►
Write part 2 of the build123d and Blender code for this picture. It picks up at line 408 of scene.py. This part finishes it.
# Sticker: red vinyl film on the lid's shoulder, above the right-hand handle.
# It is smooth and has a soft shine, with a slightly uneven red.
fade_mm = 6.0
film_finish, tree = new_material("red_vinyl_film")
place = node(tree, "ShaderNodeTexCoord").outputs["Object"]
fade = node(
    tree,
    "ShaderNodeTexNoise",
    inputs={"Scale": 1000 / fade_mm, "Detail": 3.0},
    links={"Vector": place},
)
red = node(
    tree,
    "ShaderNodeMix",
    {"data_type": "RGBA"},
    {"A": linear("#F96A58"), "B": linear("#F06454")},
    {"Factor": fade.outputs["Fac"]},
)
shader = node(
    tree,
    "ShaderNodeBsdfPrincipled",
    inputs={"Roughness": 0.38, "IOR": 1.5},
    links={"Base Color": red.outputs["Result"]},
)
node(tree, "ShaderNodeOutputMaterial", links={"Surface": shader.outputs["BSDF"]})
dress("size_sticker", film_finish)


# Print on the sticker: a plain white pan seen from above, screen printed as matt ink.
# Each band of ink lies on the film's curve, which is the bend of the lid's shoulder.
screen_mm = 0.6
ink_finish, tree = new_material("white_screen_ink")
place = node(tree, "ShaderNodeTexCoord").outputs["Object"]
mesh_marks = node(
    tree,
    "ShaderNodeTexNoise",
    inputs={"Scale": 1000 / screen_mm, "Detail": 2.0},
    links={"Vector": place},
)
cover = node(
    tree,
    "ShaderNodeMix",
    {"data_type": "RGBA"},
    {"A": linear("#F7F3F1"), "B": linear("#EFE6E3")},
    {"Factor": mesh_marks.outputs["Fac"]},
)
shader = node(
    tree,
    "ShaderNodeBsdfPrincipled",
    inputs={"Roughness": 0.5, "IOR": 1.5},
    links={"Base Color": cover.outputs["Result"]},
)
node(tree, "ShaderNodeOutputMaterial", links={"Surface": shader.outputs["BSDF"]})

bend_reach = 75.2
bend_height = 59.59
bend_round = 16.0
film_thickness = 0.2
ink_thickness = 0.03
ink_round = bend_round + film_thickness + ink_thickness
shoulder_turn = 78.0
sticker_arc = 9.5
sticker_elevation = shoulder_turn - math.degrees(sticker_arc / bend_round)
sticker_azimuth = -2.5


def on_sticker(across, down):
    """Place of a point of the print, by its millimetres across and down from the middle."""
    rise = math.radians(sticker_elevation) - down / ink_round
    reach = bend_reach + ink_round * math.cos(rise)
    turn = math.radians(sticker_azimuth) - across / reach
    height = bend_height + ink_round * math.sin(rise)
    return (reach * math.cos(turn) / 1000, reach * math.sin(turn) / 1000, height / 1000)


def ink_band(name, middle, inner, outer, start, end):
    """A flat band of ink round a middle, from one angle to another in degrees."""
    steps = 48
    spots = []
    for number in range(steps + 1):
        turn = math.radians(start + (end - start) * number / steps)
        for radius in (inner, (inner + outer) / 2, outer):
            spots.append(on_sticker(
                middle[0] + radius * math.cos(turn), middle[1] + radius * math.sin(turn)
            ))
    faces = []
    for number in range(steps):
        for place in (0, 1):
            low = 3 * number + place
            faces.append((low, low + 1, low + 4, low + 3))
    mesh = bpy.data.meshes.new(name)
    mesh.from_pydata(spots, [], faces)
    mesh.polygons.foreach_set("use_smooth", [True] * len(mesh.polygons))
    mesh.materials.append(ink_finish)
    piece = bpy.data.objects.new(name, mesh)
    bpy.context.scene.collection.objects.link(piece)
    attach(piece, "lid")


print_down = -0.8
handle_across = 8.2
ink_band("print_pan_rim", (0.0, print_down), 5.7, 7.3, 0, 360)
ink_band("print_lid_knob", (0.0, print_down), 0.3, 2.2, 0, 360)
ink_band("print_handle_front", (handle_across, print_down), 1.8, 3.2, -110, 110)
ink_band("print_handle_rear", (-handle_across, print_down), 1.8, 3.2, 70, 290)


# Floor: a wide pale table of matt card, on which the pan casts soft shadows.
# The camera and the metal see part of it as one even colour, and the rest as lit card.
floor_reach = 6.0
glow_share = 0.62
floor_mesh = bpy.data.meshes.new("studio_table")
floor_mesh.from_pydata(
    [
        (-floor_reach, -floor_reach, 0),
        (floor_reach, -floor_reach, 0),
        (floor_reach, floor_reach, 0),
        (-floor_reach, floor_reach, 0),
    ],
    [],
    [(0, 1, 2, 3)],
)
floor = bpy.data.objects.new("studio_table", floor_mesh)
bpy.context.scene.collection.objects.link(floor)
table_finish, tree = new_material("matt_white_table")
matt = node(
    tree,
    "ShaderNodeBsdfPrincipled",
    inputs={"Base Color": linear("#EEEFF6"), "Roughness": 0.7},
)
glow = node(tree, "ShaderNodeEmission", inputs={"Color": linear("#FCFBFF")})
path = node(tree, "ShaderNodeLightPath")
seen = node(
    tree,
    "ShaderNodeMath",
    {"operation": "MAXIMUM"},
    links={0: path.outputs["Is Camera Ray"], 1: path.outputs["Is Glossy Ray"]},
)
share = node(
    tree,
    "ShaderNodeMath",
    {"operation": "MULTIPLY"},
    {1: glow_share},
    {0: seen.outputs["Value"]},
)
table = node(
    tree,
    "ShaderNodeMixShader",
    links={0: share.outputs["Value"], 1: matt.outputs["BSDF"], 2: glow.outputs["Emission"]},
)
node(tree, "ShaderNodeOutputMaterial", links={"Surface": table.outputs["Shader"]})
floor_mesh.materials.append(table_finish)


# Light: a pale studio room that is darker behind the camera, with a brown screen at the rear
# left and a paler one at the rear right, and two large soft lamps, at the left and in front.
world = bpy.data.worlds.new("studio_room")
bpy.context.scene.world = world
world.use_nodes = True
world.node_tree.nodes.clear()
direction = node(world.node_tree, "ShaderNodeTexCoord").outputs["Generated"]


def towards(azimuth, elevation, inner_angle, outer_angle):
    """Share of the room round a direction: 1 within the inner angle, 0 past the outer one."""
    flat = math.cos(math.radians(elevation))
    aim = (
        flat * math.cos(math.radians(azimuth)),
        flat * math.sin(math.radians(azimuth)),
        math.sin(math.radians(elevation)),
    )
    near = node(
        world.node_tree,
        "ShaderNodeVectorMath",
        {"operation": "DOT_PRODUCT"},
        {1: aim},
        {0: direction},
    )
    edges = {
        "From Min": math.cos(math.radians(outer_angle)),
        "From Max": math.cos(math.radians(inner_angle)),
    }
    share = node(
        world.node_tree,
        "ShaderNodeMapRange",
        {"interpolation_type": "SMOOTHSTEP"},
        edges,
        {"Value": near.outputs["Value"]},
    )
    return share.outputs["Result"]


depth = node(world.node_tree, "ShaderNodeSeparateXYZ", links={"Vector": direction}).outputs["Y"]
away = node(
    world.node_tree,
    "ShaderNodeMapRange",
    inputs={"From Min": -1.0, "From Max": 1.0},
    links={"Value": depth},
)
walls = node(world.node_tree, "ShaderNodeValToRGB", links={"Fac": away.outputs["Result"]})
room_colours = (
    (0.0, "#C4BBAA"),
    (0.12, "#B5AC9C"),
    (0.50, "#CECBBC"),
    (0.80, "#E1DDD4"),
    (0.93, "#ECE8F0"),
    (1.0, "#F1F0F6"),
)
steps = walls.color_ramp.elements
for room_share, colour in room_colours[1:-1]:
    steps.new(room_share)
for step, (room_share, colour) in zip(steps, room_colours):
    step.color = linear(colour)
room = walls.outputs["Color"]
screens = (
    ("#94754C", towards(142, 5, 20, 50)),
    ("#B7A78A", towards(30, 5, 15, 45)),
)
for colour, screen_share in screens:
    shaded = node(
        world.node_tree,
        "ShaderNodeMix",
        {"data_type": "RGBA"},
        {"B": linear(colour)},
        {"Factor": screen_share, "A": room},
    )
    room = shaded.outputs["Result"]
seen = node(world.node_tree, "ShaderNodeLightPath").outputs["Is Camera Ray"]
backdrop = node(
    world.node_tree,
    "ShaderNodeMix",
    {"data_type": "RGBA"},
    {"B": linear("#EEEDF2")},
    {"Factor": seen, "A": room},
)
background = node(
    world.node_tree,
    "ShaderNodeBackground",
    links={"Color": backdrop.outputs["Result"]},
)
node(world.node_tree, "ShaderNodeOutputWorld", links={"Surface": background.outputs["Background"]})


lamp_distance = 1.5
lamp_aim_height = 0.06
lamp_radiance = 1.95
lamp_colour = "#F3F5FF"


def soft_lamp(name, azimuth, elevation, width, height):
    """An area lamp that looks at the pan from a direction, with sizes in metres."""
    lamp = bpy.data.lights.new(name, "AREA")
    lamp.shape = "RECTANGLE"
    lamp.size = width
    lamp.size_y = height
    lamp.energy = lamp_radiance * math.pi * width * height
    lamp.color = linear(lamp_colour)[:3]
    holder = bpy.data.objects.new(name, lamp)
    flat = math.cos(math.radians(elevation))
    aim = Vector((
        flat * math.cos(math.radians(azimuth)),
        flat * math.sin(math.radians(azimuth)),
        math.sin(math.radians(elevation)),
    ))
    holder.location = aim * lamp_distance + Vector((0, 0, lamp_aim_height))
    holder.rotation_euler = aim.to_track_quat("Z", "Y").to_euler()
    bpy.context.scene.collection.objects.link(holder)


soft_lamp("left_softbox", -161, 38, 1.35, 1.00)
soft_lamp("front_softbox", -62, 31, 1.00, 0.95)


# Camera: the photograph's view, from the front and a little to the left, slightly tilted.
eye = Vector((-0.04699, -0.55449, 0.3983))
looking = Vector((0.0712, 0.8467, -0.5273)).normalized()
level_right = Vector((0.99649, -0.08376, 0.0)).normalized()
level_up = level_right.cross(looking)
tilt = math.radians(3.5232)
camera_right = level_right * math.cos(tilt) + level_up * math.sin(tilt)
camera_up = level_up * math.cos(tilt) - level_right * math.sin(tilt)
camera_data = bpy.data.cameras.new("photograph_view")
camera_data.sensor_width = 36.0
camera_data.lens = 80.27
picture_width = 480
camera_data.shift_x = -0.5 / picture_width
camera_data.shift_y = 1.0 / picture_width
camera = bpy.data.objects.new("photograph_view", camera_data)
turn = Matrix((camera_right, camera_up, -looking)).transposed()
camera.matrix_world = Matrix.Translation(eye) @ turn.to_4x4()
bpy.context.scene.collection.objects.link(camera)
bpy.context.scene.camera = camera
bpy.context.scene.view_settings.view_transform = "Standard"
◄
▶ [Directions]: From the listing, copy each line containing the word "scene".

▶ [Response below]:
Write part 2 of the build123d and Blender code for this picture. It picks up at line 408 of scene.py. This part finishes it.
    bpy.context.scene.collection.objects.link(piece)
bpy.context.scene.collection.objects.link(floor)
bpy.context.scene.world = world
    bpy.context.scene.collection.objects.link(holder)
bpy.context.scene.collection.objects.link(camera)
bpy.context.scene.camera = camera
bpy.context.scene.view_settings.view_transform = "Standard"